▶ [Instructions to follow]: Repeat exactly, and only, the lines below starting at the line that contains "into the bowl." and ending at the line that contains "points = [vertex.co", inclusive of both.
+++ Records for this exercise +++
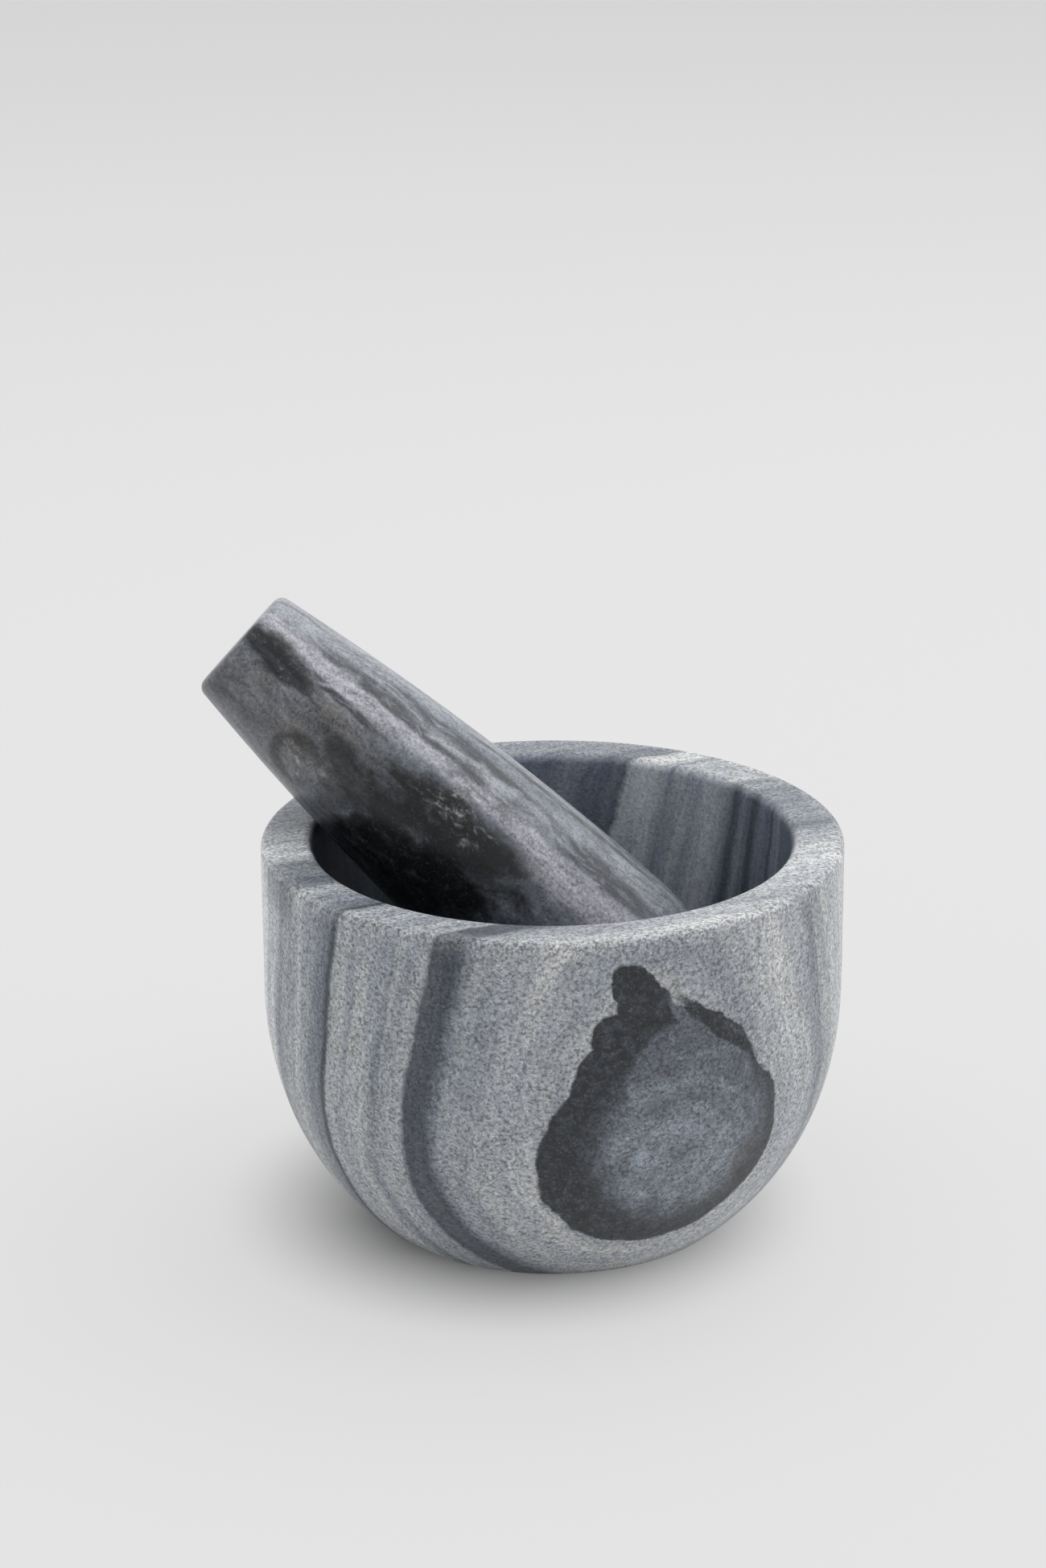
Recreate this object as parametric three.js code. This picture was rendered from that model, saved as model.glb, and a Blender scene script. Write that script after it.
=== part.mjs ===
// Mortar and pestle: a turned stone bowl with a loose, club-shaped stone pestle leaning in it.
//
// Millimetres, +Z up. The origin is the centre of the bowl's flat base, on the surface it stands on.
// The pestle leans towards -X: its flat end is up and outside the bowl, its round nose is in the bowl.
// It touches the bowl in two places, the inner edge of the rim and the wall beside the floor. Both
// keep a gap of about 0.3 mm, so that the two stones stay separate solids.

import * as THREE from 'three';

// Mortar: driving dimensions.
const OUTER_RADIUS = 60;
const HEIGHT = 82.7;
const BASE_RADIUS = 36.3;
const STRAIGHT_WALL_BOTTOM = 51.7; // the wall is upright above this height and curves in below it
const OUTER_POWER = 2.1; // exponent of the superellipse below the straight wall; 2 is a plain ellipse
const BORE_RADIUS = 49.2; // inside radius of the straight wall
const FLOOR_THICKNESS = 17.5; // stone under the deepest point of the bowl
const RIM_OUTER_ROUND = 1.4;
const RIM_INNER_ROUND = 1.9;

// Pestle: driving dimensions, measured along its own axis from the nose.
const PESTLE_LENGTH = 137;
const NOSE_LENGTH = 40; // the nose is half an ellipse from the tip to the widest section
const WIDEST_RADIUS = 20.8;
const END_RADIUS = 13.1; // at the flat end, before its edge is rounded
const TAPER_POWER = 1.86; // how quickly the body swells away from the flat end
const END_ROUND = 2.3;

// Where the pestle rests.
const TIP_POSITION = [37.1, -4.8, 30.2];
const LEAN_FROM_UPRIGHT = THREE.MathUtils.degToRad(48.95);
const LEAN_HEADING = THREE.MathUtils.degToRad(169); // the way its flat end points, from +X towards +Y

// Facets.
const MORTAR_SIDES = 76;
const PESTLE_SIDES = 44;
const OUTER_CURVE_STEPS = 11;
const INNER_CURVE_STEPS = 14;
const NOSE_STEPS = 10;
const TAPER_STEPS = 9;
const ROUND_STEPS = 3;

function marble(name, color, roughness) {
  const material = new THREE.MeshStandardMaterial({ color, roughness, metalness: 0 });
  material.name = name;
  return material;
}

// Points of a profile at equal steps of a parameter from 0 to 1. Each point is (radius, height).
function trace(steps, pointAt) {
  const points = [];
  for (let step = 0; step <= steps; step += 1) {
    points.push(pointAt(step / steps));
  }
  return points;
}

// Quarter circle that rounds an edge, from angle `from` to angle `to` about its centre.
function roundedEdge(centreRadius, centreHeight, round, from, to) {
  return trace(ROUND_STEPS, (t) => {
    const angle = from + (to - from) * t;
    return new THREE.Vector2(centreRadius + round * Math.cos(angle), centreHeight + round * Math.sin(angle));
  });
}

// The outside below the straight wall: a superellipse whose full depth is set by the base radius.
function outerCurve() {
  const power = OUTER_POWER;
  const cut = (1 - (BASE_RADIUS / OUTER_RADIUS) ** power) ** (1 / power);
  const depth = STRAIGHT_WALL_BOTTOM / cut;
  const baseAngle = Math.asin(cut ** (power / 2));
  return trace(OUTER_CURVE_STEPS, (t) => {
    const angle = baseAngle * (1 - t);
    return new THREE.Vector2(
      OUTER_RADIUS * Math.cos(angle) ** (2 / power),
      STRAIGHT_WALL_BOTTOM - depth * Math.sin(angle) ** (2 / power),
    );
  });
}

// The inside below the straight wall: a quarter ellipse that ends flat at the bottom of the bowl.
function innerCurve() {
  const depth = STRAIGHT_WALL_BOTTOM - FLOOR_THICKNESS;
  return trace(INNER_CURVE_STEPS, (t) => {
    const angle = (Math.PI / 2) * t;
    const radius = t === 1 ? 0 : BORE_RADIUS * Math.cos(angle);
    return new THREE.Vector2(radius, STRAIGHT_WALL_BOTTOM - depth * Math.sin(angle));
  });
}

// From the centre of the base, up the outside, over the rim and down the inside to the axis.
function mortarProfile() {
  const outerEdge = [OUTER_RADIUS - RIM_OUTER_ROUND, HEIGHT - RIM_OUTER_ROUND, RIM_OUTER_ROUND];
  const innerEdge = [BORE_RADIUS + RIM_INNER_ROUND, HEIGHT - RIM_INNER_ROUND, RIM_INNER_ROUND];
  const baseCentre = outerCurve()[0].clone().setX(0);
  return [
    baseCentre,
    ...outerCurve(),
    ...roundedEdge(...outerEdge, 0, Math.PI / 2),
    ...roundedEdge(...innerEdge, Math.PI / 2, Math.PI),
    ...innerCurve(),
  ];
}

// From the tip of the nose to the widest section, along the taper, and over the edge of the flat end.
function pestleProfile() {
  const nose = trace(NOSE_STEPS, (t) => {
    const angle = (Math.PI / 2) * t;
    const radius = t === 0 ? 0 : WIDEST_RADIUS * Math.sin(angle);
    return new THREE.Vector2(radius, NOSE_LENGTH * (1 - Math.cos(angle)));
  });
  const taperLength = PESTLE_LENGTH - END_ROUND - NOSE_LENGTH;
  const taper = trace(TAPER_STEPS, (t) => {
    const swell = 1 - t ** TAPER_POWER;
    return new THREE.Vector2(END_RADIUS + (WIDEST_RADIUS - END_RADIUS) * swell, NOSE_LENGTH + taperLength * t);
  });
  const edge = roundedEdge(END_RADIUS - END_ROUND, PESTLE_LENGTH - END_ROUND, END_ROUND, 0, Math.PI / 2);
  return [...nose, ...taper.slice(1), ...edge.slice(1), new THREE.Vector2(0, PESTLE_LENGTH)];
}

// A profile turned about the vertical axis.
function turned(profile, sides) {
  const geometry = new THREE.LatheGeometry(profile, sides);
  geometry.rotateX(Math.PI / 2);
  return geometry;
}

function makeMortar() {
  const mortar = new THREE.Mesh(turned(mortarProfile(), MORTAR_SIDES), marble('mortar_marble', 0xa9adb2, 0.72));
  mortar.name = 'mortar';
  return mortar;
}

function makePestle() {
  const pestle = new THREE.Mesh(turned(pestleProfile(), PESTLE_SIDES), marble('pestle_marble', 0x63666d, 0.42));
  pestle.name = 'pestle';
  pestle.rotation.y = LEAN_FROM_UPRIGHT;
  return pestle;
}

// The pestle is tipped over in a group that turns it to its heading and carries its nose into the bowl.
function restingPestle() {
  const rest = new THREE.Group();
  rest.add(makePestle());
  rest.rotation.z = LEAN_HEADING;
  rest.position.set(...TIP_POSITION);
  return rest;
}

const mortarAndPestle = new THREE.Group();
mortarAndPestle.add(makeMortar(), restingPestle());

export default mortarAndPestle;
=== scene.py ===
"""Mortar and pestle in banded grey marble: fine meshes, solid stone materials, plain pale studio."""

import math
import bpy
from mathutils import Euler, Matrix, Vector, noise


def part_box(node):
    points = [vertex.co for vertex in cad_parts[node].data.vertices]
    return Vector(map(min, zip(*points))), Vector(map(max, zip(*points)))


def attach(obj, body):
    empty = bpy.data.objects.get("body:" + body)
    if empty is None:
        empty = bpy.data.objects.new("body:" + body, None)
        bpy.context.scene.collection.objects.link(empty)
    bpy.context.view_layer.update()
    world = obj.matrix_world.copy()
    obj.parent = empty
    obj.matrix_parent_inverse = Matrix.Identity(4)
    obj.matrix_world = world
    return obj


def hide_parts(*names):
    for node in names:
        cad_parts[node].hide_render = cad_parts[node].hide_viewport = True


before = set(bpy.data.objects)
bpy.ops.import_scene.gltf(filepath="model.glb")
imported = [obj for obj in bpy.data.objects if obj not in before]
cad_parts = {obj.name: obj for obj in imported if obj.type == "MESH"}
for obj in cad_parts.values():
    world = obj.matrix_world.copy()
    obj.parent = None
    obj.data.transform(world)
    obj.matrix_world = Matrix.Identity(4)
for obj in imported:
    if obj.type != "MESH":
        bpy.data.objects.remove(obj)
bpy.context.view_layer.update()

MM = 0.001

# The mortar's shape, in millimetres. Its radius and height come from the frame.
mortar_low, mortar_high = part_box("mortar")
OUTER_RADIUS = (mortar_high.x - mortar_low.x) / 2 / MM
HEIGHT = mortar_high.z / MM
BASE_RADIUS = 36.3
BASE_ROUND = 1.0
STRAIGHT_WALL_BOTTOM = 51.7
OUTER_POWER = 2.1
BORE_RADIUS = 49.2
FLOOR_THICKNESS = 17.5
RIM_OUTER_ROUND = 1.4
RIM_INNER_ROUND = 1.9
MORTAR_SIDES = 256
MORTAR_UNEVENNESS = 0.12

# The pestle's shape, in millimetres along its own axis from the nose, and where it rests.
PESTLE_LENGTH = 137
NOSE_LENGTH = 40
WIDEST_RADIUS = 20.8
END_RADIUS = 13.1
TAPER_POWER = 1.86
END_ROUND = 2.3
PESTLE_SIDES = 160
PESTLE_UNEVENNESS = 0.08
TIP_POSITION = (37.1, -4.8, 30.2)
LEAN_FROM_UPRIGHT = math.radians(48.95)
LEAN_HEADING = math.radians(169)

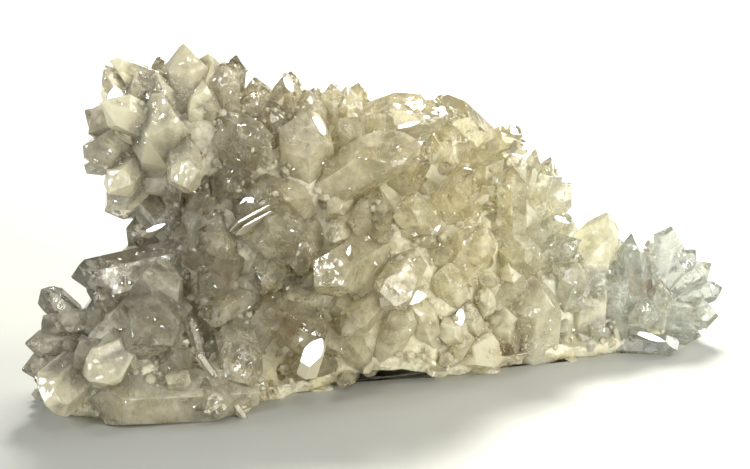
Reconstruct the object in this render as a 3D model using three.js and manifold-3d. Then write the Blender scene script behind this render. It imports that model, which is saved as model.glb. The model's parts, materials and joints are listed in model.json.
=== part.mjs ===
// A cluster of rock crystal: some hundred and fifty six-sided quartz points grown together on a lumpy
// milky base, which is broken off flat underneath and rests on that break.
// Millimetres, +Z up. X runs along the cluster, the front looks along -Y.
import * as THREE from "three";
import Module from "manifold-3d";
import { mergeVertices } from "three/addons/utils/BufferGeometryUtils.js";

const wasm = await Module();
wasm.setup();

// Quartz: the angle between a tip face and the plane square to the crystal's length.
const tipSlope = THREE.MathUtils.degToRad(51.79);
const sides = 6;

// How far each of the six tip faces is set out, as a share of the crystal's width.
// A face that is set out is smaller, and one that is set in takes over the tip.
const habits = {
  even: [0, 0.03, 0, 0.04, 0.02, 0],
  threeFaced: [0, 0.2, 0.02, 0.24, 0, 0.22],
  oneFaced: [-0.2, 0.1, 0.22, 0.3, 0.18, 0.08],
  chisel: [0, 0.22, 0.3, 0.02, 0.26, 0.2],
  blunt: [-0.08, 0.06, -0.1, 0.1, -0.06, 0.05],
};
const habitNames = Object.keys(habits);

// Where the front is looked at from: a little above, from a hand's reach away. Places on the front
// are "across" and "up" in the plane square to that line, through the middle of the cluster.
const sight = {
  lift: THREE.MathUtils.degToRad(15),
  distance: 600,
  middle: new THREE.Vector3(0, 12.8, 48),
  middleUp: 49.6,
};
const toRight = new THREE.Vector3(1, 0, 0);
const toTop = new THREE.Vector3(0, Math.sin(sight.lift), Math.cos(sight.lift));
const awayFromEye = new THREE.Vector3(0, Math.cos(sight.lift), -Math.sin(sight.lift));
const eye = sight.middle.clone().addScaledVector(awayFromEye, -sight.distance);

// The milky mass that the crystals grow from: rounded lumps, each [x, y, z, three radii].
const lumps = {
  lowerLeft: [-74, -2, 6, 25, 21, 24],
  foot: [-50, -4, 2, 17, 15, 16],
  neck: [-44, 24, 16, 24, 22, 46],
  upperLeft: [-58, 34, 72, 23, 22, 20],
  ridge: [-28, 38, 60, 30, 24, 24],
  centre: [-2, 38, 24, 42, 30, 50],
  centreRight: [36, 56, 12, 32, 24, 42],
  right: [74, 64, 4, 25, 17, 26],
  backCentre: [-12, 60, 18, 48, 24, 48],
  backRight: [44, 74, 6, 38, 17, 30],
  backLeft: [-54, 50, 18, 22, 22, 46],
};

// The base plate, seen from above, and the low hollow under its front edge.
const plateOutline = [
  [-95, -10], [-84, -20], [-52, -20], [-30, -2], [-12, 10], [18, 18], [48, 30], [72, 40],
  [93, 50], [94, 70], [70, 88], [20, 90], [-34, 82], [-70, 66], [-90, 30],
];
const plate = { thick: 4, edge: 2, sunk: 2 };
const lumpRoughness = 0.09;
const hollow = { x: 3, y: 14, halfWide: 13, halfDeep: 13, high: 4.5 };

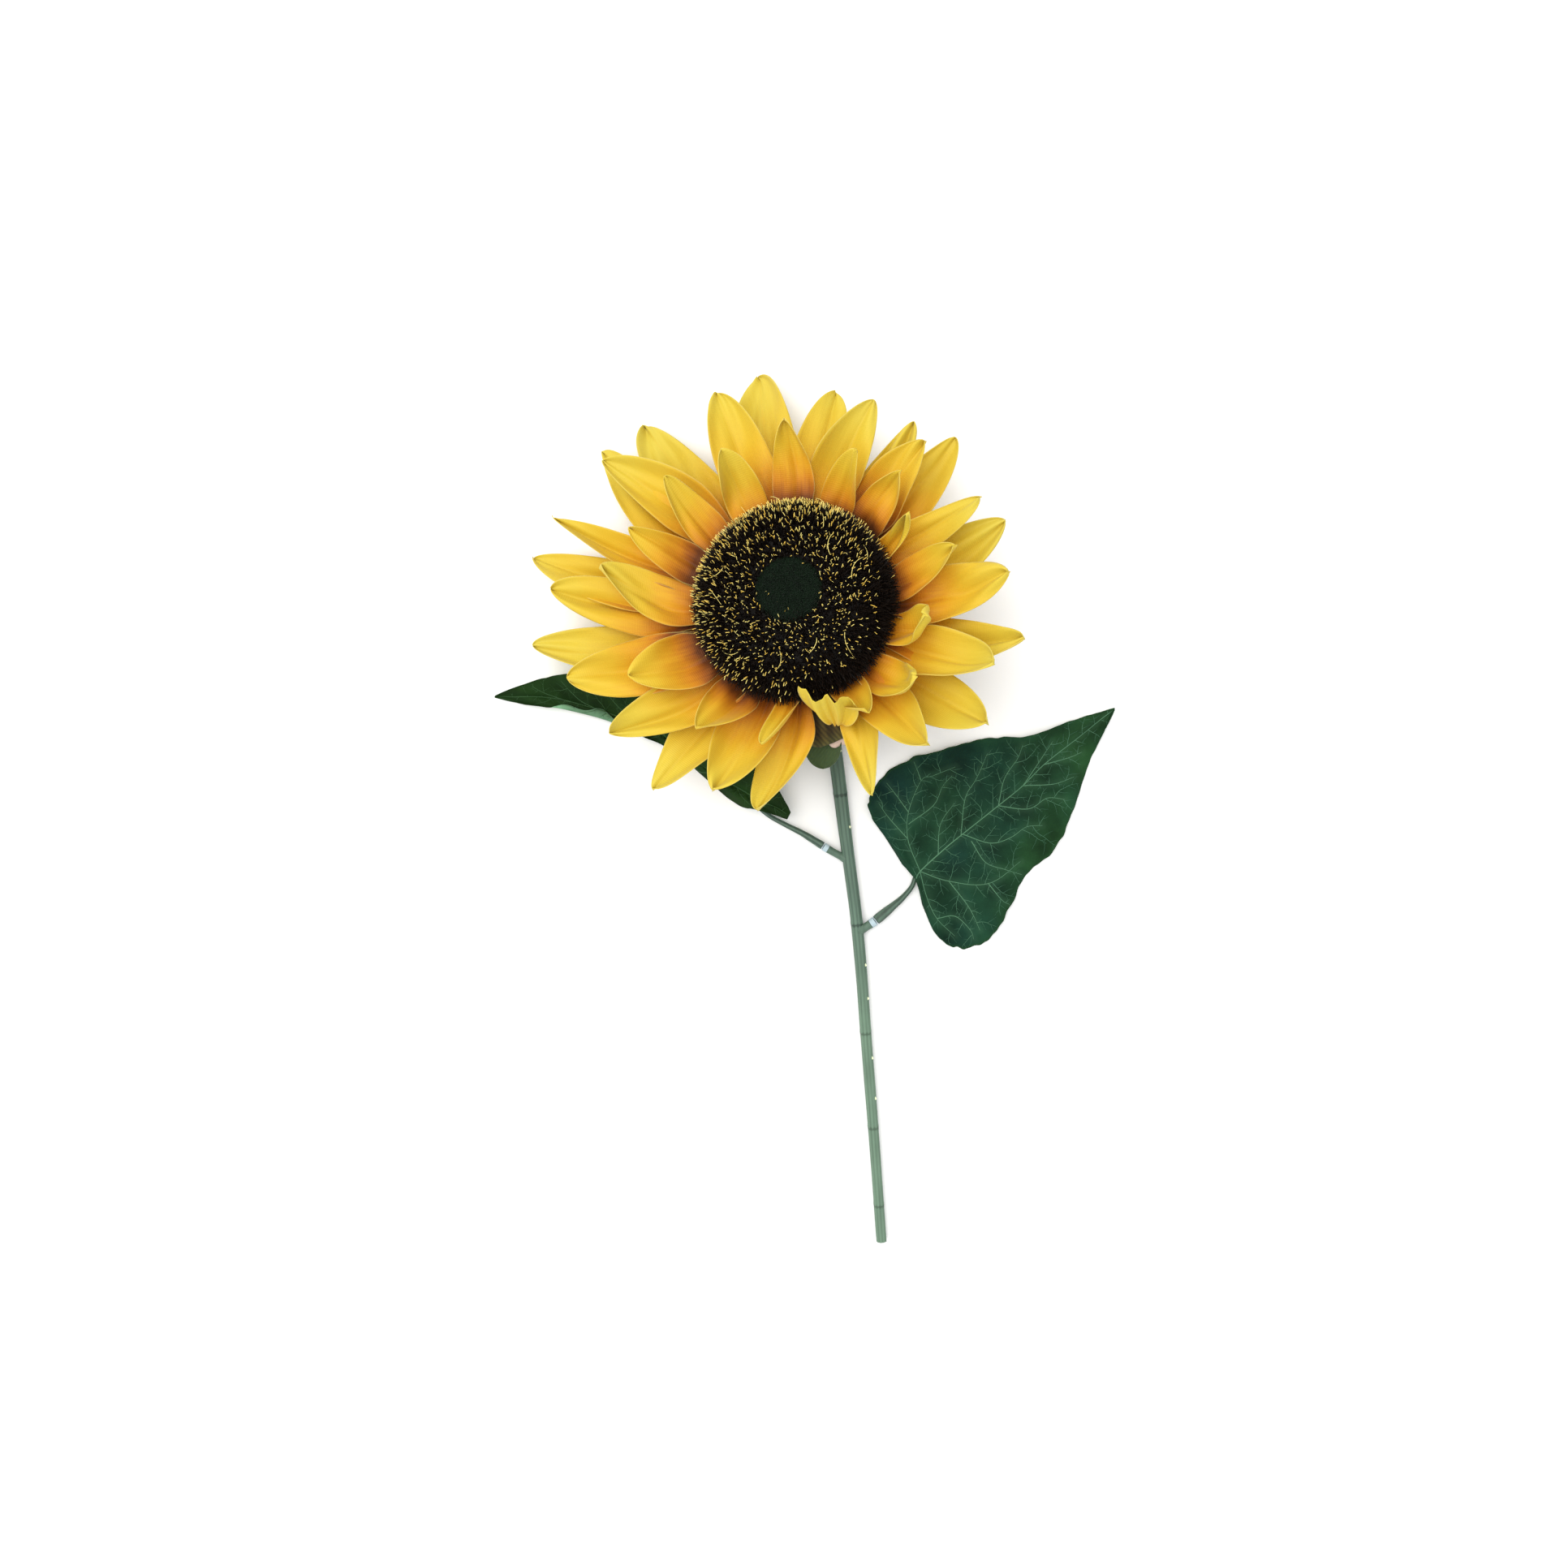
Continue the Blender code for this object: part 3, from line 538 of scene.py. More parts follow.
+++
▶ [The response]:
// The pestle is tipped over in a group that turns it to its heading and carries its nose into the bowl.
function restingPestle() {
  const rest = new THREE.Group();
  rest.add(makePestle());
  rest.rotation.z = LEAN_HEADING;
  rest.position.set(...TIP_POSITION);
  return rest;
}

const mortarAndPestle = new THREE.Group();
mortarAndPestle.add(makeMortar(), restingPestle());

export default mortarAndPestle;
=== scene.py ===
"""Mortar and pestle in banded grey marble: fine meshes, solid stone materials, plain pale studio."""

import math
import bpy
from mathutils import Euler, Matrix, Vector, noise


def part_box(node):
    points = [vertex.co for vertex in cad_parts[node].data.vertices]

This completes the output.